Has he lost the war?:

Donald J. Trump, the forty-fifth president of the United States of America, is a showman of incomparable repute. He has undone two hundred and fifty years of received wisdom regarding the most powerful office in the world. In a span of a year and a half, he has demonstrated that the Shiny City on the Hill, in Caliph Ronald Reagan's immortal words, is no different from Kinshasa, Harare, Lagos, Kampala or Nairobi. The United States Capitol, and the White House down the street, have bared their faces, revealing graft and nepotism on a scale previously unknown. And with its unmasking, the USA is leading the rest of the western democracies to unmask themselves to reveal their base and corrupted systems.

However, despite the revelation that Western Democracy is but a euphemism for camouflage, more and more African men and women wish to emigrate to the West, because, even if they are hated and persecuted because of the colours of their skins, their chances of living decently appear greater over there than over here.

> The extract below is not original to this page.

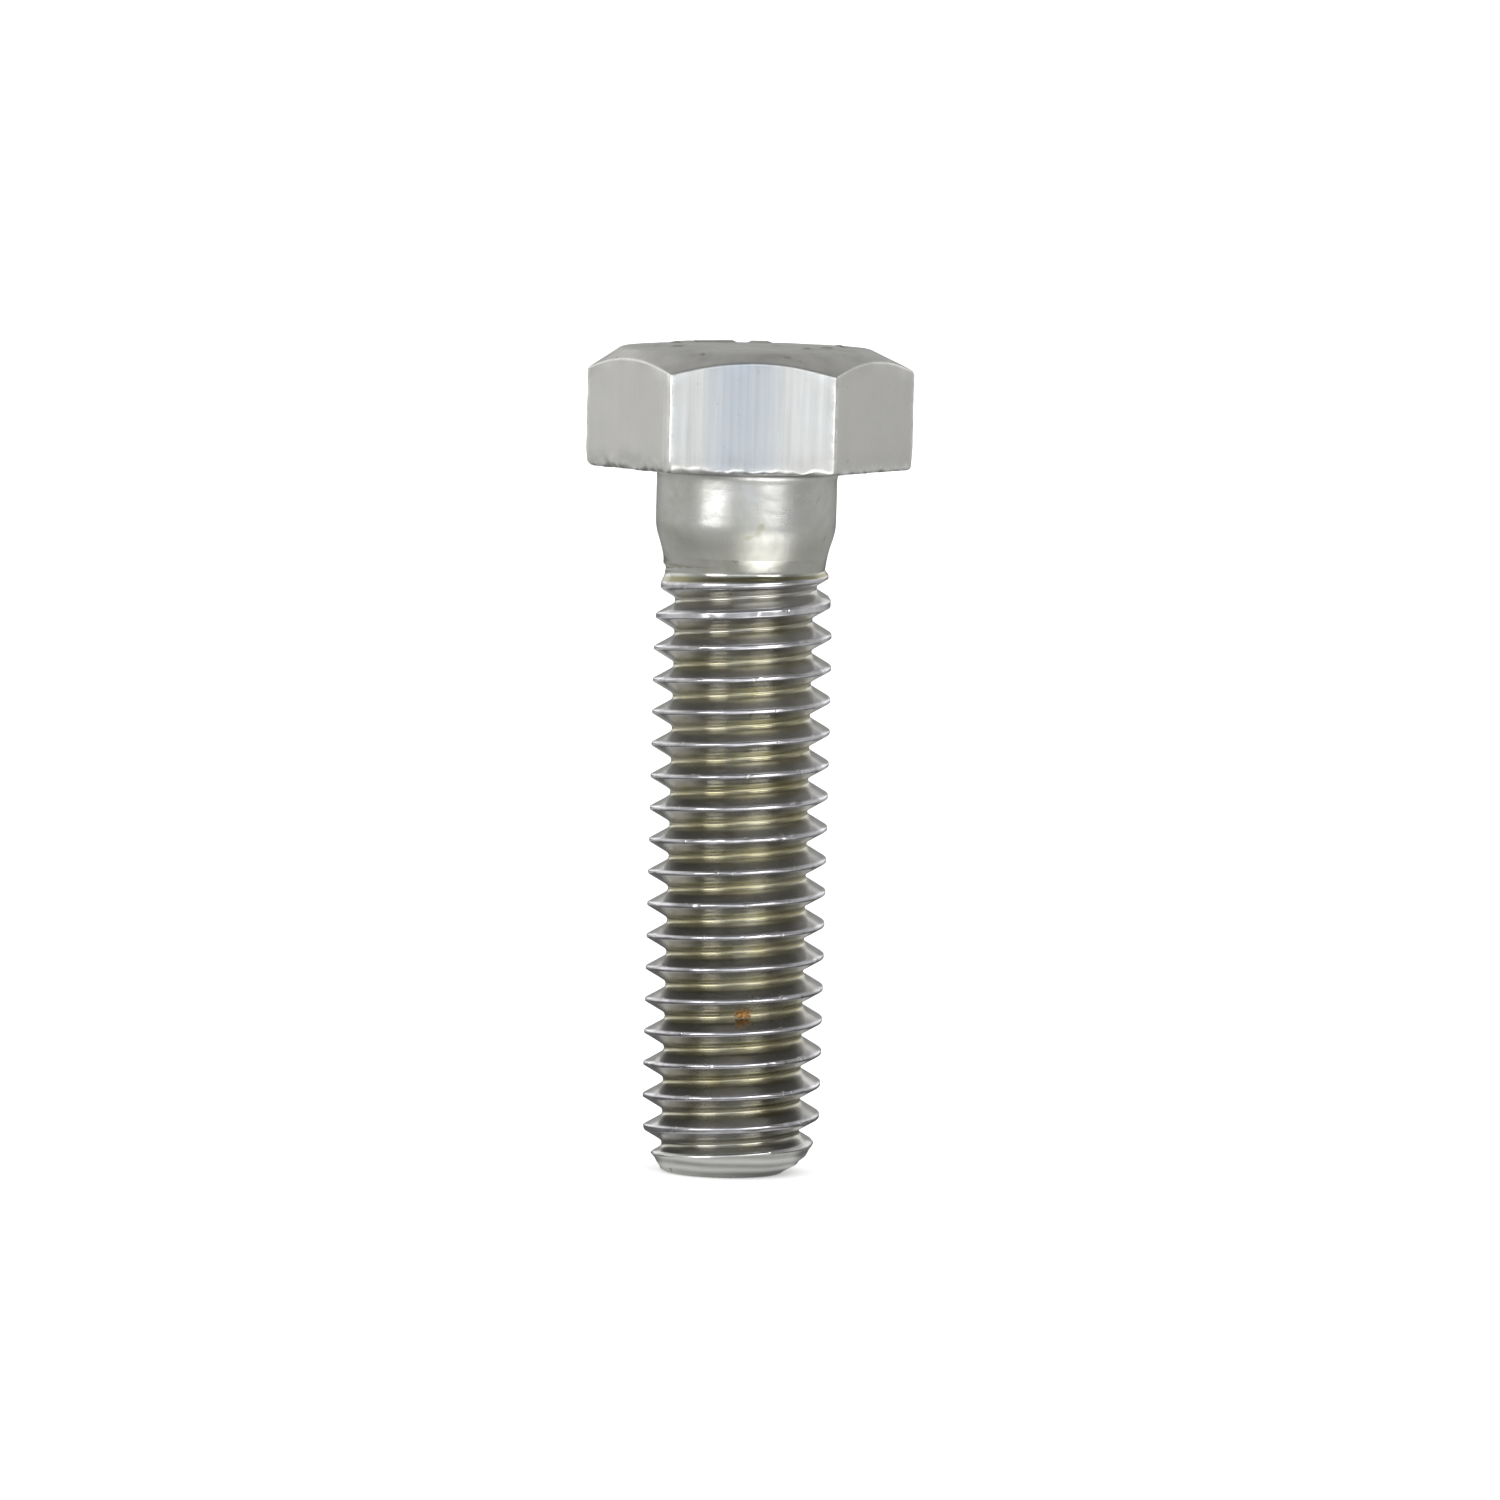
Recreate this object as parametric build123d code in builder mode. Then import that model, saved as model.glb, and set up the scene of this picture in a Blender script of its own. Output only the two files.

It is why, on balance, if Uhuru Kenyatta and his African Union peers fail to improve the lives of their peoples, the rickety boats killing Africans in droves in the Mediterranean will keep on sailing.

Uhuru Kenyatta has decided to be the public face of the latest battle in the War on Corruption, an endeavour that has seen an ex-police sharpshooter (known as "Boss"), an ex-judge (brilliant jurist; terrible at everything else), an ex-law lecturer (a pompous windbag whose tenure was mercifully short), an ex-accountant (who tried to pretend that he did not understand what "conflict of interest" means and was shoved aside for his trouble) and now, an ex-church leader (a doddery old man with the naivete of a teenager), lead the combined armies of anti-corruption soldiers to humiliating defeats. In this war, battles have been fought and lost on numerous battlefields whose names have sounded the death knell of trust in the integrity of the State itself: Goldenberg, Triton, Kazi kwa Vijana, Anglo-Leasing, NYS...the list is long and its devastation almost total. Uhuru Kenyatta is waging the war with florid rhetoric and performative anger. But he appears not to have a war-fighting strategy. If this is true, all it will take is for one humiliating battle defeat for him to withdraw from the field and pursue less legacy-building disasters.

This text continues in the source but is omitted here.